Good News for Small Firms
Thanks to Arnold Kling at EconBlog, I found this paper from William J. Baumol that explores why independent inventors and entrepreneurs contribute disproportionately to breakthrough inventions. This is good news for small firms and solo lawyers. Pull out the study whenever you are competing against a large firm for business:
The evidence shows that there is a rather sharp differentiation between the contributions to the economy’s technological innovation that are provided by entrepreneurs and those that are offered by the large internal R&D laboratories of established businesses. Large business firms, which account for nearly three-quarters of U.S. expenditure on R&D, have tended to follow relatively routine goals, slanted toward incremental improvements rather than revolutionary ideas.

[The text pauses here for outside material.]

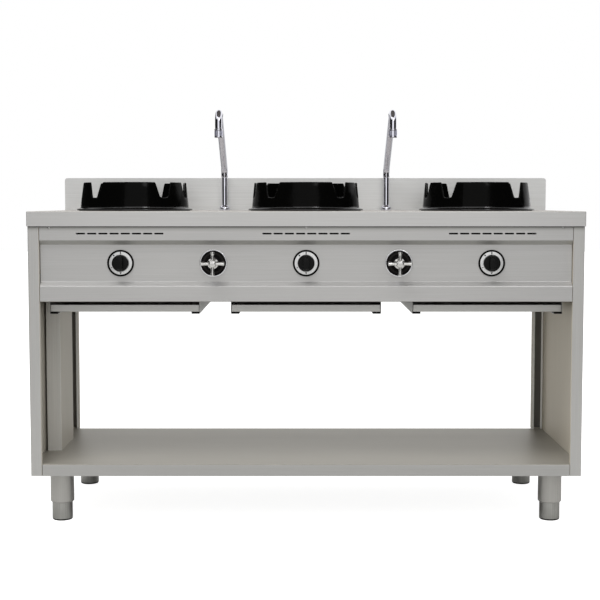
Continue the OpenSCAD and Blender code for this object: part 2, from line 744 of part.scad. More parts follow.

Greater user-friendliness, increased reliability, marginal additions to application, expansions of capacity, flexibility in design—these and many other types of improvement have come out of the industrial R&D facilities, with impressive consistency, year after year, and often pre-announced and pre-advertised. In contrast, the independent innovator and the independent entrepreneur have tended to account for most of the true, fundamentally novel innovations. . . . It is a plausible observation, then, that perhaps most of the revolutionary new ideas of the past two centuries have been, and are likely to continue to be, provided more often by these independent innovators who, essentially, operate small business enterprises.
What are your revolutionary ideas? Come on, small firm lawyers, we've clearly got the advantage here, so use it!